Data excerpt:
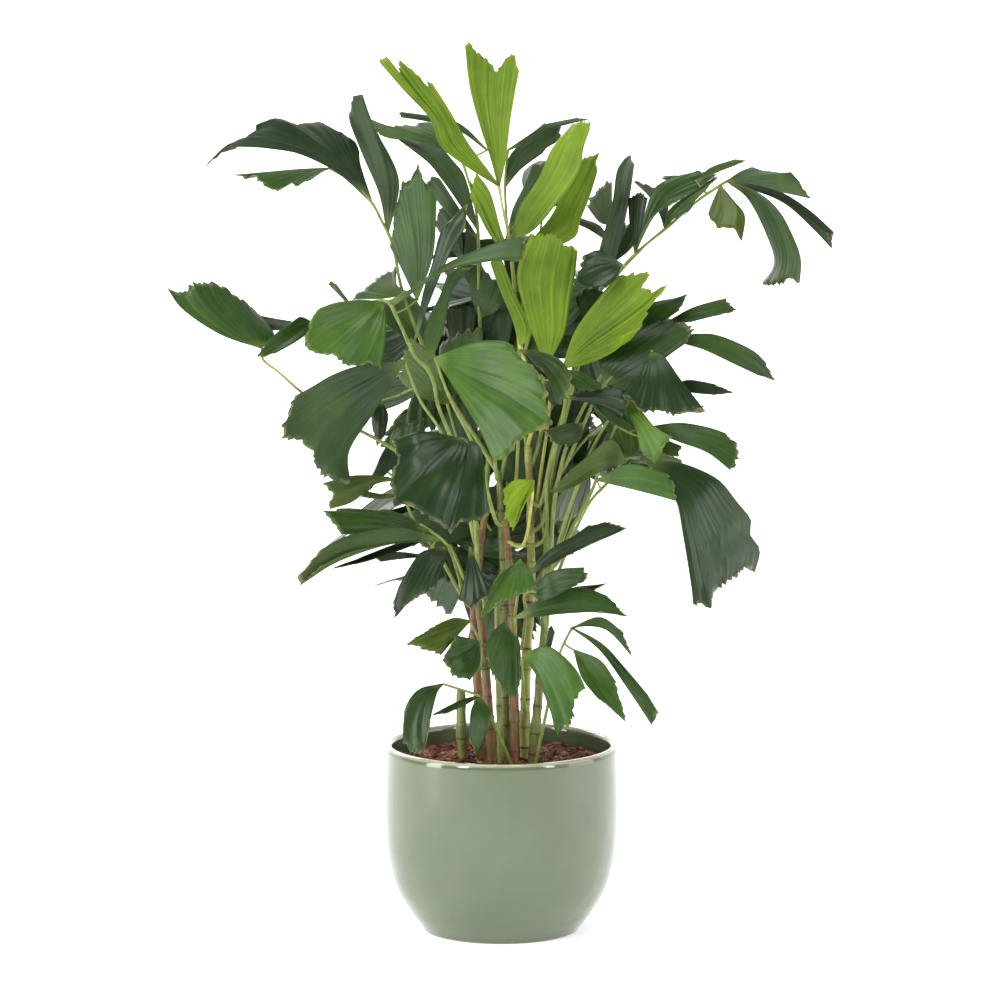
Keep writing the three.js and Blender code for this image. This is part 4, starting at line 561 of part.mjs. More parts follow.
// ---- pot ----
const innerAt = (z) => {
  let r = POT_OUTSIDE[0][0];
  for (let i = 1; i < POT_OUTSIDE.length; i += 1) {
    const [r0, z0] = POT_OUTSIDE[i - 1];
    const [r1, z1] = POT_OUTSIDE[i];
    if (z >= z0 && z <= z1) r = r0 + ((r1 - r0) * (z - z0)) / (z1 - z0);
  }
  return r - POT_WALL;
};
const WALL_STATIONS = [237, 155, 102, 79, 55, 31.8, 18];
const v2 = (r, z) => new THREE.Vector2(r, z);
const potProfile = [v2(0, 0), ...POT_OUTSIDE.map(([r, z]) => v2(r, z)), v2(141, 240.6),
  ...WALL_STATIONS.map((z) => v2(innerAt(z), z)), v2(innerAt(18) - 8, POT_FLOOR), v2(0, POT_FLOOR)];
const turned = (profile) => {
  const g = new THREE.LatheGeometry(profile, POT_SIDES);
  g.rotateX(Math.PI / 2);
  return solidOf(g);
};
addPiece('pot', geometryOf(turned(potProfile)), paint(0x8a9b7d, 0.22));

// ---- soil: fills the pot up to the bark ----
const soilStations = [205, 155, 102, 79, 55, 31.8, 18];
const soilProfile = [v2(0, POT_FLOOR + GAP), v2(innerAt(18) - 8 - GAP, POT_FLOOR + GAP),
  ...[...soilStations].reverse().map((z) => v2(innerAt(z) - GAP - 0.15, z + (z === 18 ? GAP : 0))), v2(0, SOIL_TOP)];
addPiece('potting_soil', geometryOf(turned(soilProfile)), paint(0x2e2018, 0.95));

// ---- canes ----
const canes = CANES.map((c) => {
  const curve = new THREE.CatmullRomCurve3(c.line.map(vec), false, 'centripetal');
  const steps = (c.line.length - 1) * 2;
  const radius = (grow) => (t) => c.foot + (c.top - c.foot) * t + grow + (Math.round(t * steps) % 2 === 1 ? 0.35 : 0);
  return { name: c.name, solid: rod(curve, radius(0), CANE_SIDES, steps), grown: rod(curve, radius(CUT_MARGIN + 0.35), CANE_SIDES, steps) };
});
canes.forEach((c, i) => {
  let s = c.solid;
  for (let k = 0; k < i; k += 1) {
    if (boxesMeet(s.boundingBox(), canes[k].grown.boundingBox())) s = s.subtract(canes[k].grown);
  }
  s = largest(s);
  c.solid = s;
  addPiece(c.name, geometryOf(s), paint(0x6f7a3a, 0.55));
});

// ---- bark layer, with the canes standing through it ----
const barkProfile = [v2(0, SOIL_TOP + GAP), v2(innerAt(SOIL_TOP) - GAP - 0.15, SOIL_TOP + GAP), v2(innerAt(212) - 0.5, 212),
  v2(138.2, MULCH_TOP - 1.5), v2(120, MULCH_TOP), v2(80, MULCH_TOP - 1), v2(40, MULCH_TOP + 0.5), v2(0, MULCH_TOP)];
let bark = turned(barkProfile);
canes.forEach((c) => { bark = bark.subtract(c.grown); });

// ---- fronds ----
const made = [];
for (const f of FRONDS) {
  const build = (grow) => {
    const curve = new THREE.CatmullRomCurve3(f.stalk.map(vec), false, 'centripetal');
    const radius = (t) => f.tip + (f.foot - f.tip) * t + grow;
    const steps = Math.round(f.stalk.length * 1.3);
    let s = rod(curve, radius, STALK_SIDES, steps);
    const rings = curve.getSpacedPoints(steps);
    const near = rings.flatMap((q, i) => (i ? [0.25, 0.5, 0.75, 1].map((t) => rings[i - 1].clone().lerp(q, t)) : [q]));
    for (const spec of f.blades) {
      const base = vec(spec[0]);
      const joint = near.reduce((best, q) => (q.distanceTo(base) < best.distanceTo(base) ? q : best));
      const reach = joint.distanceTo(base);
      if (reach < SNAP) {
        s = s.add(blade([joint.toArray(), ...spec.slice(1)], LEAF_THICKNESS + 2 * grow));
      } else {
        s = s.add(blade(spec, LEAF_THICKNESS + 2 * grow));
        const out = base.clone().sub(joint).normalize();
        const line = new THREE.LineCurve3(joint, base.clone().addScaledVector(out, 2.5));
        s = s.add(rod(line, () => f.tip * 0.85 + grow, 4, 1));
      }
    }
    return s;
  };
  let s = build(0);
  const whole = s.volume();
  const box = s.boundingBox();
  for (const c of canes) if (boxesMeet(box, c.grown.boundingBox())) s = s.subtract(c.grown);
  for (const m of made) {
    if (!boxesMeet(box, m.box)) continue;
    s = s.subtract(m.grown);
    if (s.intersect(m.solid).volume() > 1e-4) {
      for (const lift of [0, GAP, -GAP]) s = s.subtract(m.solid.translate([0, 0, lift]));
    }
  }
  s = largest(s);
  f.kept = s.volume() / whole;
  const grown = build(CUT_MARGIN);
  made.push({ name: f.name, solid: s, grown, box: grown.boundingBox() });
  if (box.min[2] < MULCH_TOP + 2) bark = bark.subtract(grown);
  addPiece(f.name, geometryOf(s), TONES[f.tone]);
}
addPiece('bark_mulch', geometryOf(largest(bark)), paint(0x7a4a33, 0.9));

export default plant;
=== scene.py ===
import bpy, math
import numpy as np
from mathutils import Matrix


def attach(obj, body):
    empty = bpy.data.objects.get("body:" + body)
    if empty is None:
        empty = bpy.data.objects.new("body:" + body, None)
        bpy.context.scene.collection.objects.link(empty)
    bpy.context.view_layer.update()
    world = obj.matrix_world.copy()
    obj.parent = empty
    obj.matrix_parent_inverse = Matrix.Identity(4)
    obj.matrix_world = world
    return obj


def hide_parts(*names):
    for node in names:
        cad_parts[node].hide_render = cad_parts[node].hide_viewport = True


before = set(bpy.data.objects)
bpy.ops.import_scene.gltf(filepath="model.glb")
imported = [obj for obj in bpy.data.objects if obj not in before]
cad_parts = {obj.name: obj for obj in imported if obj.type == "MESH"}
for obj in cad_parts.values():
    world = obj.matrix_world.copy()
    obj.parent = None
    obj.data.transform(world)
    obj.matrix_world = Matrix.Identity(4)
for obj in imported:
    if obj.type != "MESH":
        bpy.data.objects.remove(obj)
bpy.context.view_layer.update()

MM = 0.001
rng = np.random.default_rng(20)

# Canes: node, foot radius, top radius, kind, centre line in millimetres.
CANES = [
    ('cane_1', 6.6, 6.0, 'green', [(-49.4,8,206.4),(-51.6,8,276.8),(-51.6,8,309.4)]),
    ('cane_2', 6.6, 4.2, 'brown', [(-22.6,14,206.4),(-29.8,14,308.3),(-34.9,14,399.5),(-28.4,12,477.8),(-18.2,8,556.1)]),
    ('cane_3', 6.6, 4.2, 'brown', [(-10.4,-22,206.4),(-22,-22,366.9),(-28.3,-22,431.6),(-30.9,-24,483.6),(-29.6,-26,522.7)]),
    ('cane_4', 4.0, 3.0, 'green', [(-0.5,-40,206.4),(-4.1,-40,344.1),(-5.4,-38,408.5),(-4.1,-34,446.6)]),
    ('cane_5', 6.2, 4.0, 'green', [(6.6,20,206.4),(3.6,20,424.5),(1,18,502.8),(-2.8,14,587.5)]),
    ('cane_6', 6.4, 4.2, 'brown', [(18.4,-18,206.4),(13.8,-18,430.9),(9.9,-20,483),(4.8,-20,534.6)]),
    ('cane_7', 6.8, 4.2, 'yellow', [(28.4,8,206.4),(33.1,8,361.5),(36.9,8,426.6),(38.1,8,504.4),(34.2,6,627.4)]),
    ('cane_8', 6.4, 4.2, 'green', [(38.7,-22,206.4),(49.6,-22,327.9),(55.9,-22,405.7),(60.9,-20,483)]),
]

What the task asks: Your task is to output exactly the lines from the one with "f.kept = s.volume() / whole;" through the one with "bpy.data.objects.remove(obj)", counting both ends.

Result below:
  f.kept = s.volume() / whole;
  const grown = build(CUT_MARGIN);
  made.push({ name: f.name, solid: s, grown, box: grown.boundingBox() });
  if (box.min[2] < MULCH_TOP + 2) bark = bark.subtract(grown);
  addPiece(f.name, geometryOf(s), TONES[f.tone]);
}
addPiece('bark_mulch', geometryOf(largest(bark)), paint(0x7a4a33, 0.9));

export default plant;
=== scene.py ===
import bpy, math
import numpy as np
from mathutils import Matrix


def attach(obj, body):
    empty = bpy.data.objects.get("body:" + body)
    if empty is None:
        empty = bpy.data.objects.new("body:" + body, None)
        bpy.context.scene.collection.objects.link(empty)
    bpy.context.view_layer.update()
    world = obj.matrix_world.copy()
    obj.parent = empty
    obj.matrix_parent_inverse = Matrix.Identity(4)
    obj.matrix_world = world
    return obj


def hide_parts(*names):
    for node in names:
        cad_parts[node].hide_render = cad_parts[node].hide_viewport = True


before = set(bpy.data.objects)
bpy.ops.import_scene.gltf(filepath="model.glb")
imported = [obj for obj in bpy.data.objects if obj not in before]
cad_parts = {obj.name: obj for obj in imported if obj.type == "MESH"}
for obj in cad_parts.values():
    world = obj.matrix_world.copy()
    obj.parent = None
    obj.data.transform(world)
    obj.matrix_world = Matrix.Identity(4)
for obj in imported:
    if obj.type != "MESH":
        bpy.data.objects.remove(obj)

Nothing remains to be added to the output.